Keine Gedanken an die Zukunft

Frage: "Ihr dürft in Zukunft kein Red-Bull-Kundenauto mehr einsetzen. Machst du dir darüber schon Gedanken?"
Berger: "Sehr viele, aber heute denke ich darüber wirklich nicht nach..."

"Sebastian muss dort sein, wo es für Red Bull am besten ist." Gerhard Berger

Frage: "Gibt es vielleicht doch noch eine Chance, dass Sebastian 2009 im schnelleren Red-Bull-Auto, also bei Toro Rosso, bleibt?"
Berger: "Wenn uns Sebastian verloren geht, ist das ein Riesenverlust für das Team. Andererseits gehören wir alle zur Red-Bull-Familie - und wir sind uns darüber einig, dass Sebastian dort sein muss, wo es für Red Bull am besten ist."

Frage: "Ist er überhaupt in der Red-Bull-Familie zu halten oder wird er irgendwann sowieso bei einem der großen Teams landen?"
Vettel: "Das kommt auf uns an. Wenn wir ihm ein Auto zur Verfügung stellen, mit dem er wie heute Rennen gewinnen kann, dann gibt es nichts Schöneres als die Rennen für Red Bull zu gewinnen. Dann könnte es schon sein, dass er bleibt."

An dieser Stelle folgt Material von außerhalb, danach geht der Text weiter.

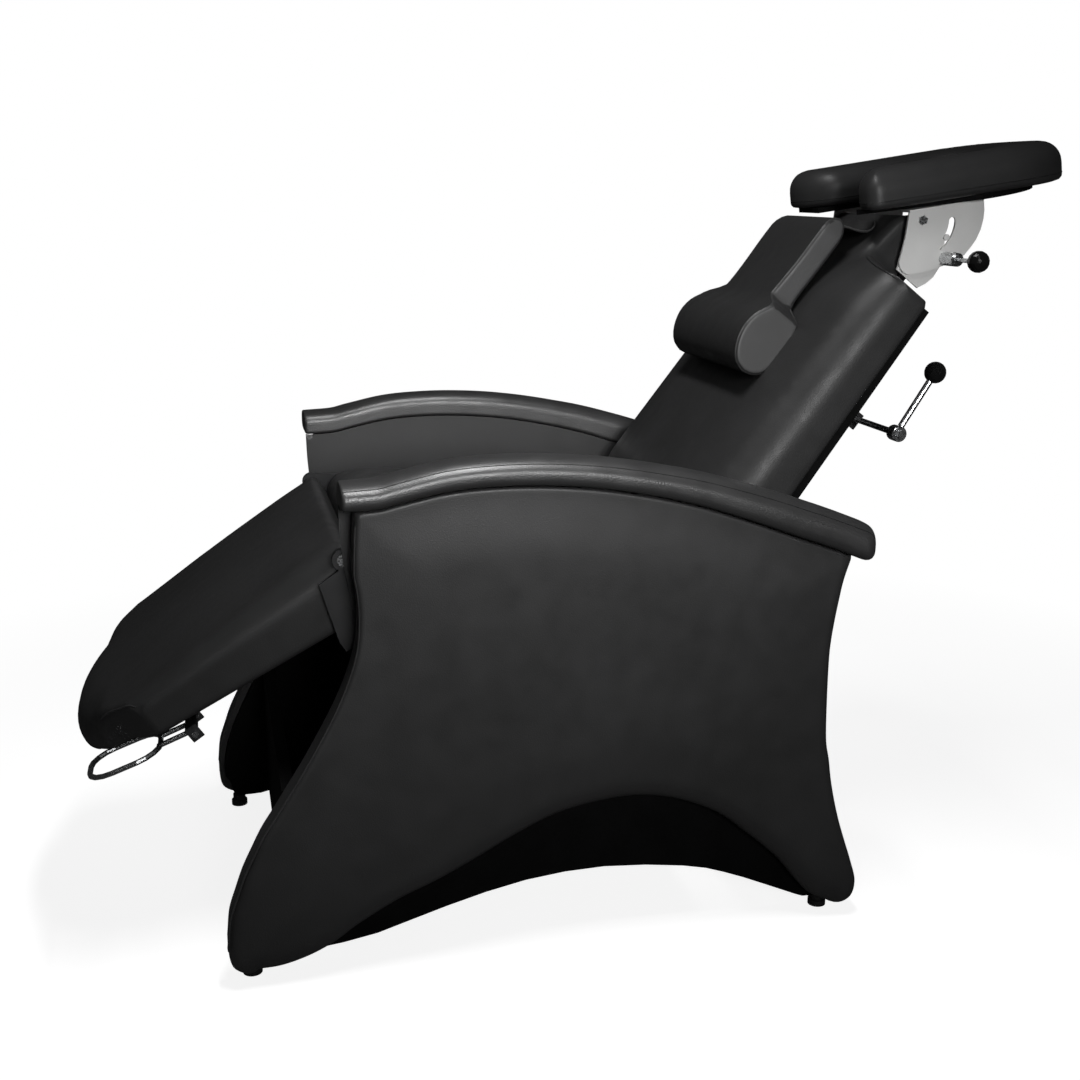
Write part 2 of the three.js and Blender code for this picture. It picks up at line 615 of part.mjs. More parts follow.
// A headed pin through the rail and the hinge arm
function hingePin(hinge) {
  const shaftEnd = armX + pivot.plate + gap;
  const inner = railX - gap;
  return turnedAlongX([
    [0, inner], [pivot.pinRadius, inner], [pivot.pinRadius, shaftEnd], [pivot.headRadius, shaftEnd],
    [pivot.headRadius, shaftEnd + pivot.headLength], [0, shaftEnd + pivot.headLength],
  ]).translate(0, hinge.y, hinge.z);
}

// Fixed bracket under the seat board that holds a gas spring's lower eye on a pin
function springBase(place) {
  const top = seat.boardLow - gap;
  const low = place.z - spring.cheekHalfWidth;
  const [y0, y1] = [place.y - spring.cheekHalfWidth, place.y + spring.cheekHalfWidth];
  const outer = spring.cheekPlace + spring.cheek;
  const pin = rodAlong('x', spring.pinRadius, -spring.cheekPlace - spring.cheek / 2,
    spring.cheekPlace + spring.cheek / 2);
  return join(
    block(-outer, outer, y0, y1, top - spring.base, top),
    block(spring.cheekPlace, outer, y0, y1, low, top - spring.base / 2),
    block(-outer, -spring.cheekPlace, y0, y1, low, top - spring.base / 2),
    pin.translate(0, place.y, place.z));
}

// Clevis on the moving frame: the rod's eye swings free between its cheeks
function springClevis(place, face) {
  const low = place.n - spring.cheekHalfWidth;
  const [s0, s1] = [place.s - spring.cheekHalfWidth, place.s + spring.cheekHalfWidth];
  const outer = spring.cheekPlace + spring.cheek;
  const head = (inner) => rodAlong('x', spring.boltRadius, inner, inner + spring.boltHead + spring.cheek / 2);
  return join(
    block(-outer, outer, s0, s1, face - spring.base, face),
    block(spring.cheekPlace, outer, s0, s1, low, face - spring.base / 2),
    block(-outer, -spring.cheekPlace, s0, s1, low, face - spring.base / 2),
    head(outer - spring.cheek / 2).translate(0, place.s, place.n),
    head(-outer - spring.boltHead).translate(0, place.s, place.n));
}

const springEye = (y) =>
  rodAlong('x', spring.eyeRadius, -spring.eyeWidth / 2, spring.eyeWidth / 2).translate(0, y, 0);
const eyeHole = (y) =>
  rodAlong('x', spring.pinRadius + gap, -spring.eyeWidth, spring.eyeWidth).translate(0, y, 0);

// Cylinder of a gas spring, along y from its lower eye, bored for the rod
function springCylinder(place) {
  const end = spring.bodyStart + place.body;
  const body = join(
    springEye(0), rodAlong('y', spring.eyeRadius * springNeckShare, spring.eyeRadius / 2,
    spring.bodyStart + overrun),
    rodAlong('y', spring.radius, spring.bodyStart, end, sides.round));
  return cut(body, eyeHole(0), rodAlong('y', spring.rodRadius + gap, spring.bodyStart + spring.wall,
    end + overrun));
}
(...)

Frage: "Sébastien Bourdais hatte nach seinem vierten Platz im Qualifying heute gleich am Start Probleme. Was war da los?"
Berger: "Der Motor ist abgestorben, aber wir wissen noch nicht genau warum. Wir haben kurz vor dem Start das Lenkrad gewechselt. Ich glaube, dass dort irgendwo ein Fehler aufgetaucht ist, aber das müssen wir noch analysieren."

Frage: "Bitter, dass aus seiner Ausgangsposition nicht mehr geworden ist. Wie geht man in so einer Situation mit dem Fahrer um?"
Berger: "Er steht jetzt im Schatten dieses Erfolges. Man muss sich auch gleich um ihn kümmern, denn er leidet natürlich sehr heute. Er war auch in einer guten Startposition und hat gesehen, was möglich war. Dann ein technisches Problem zu haben, das schmerzt."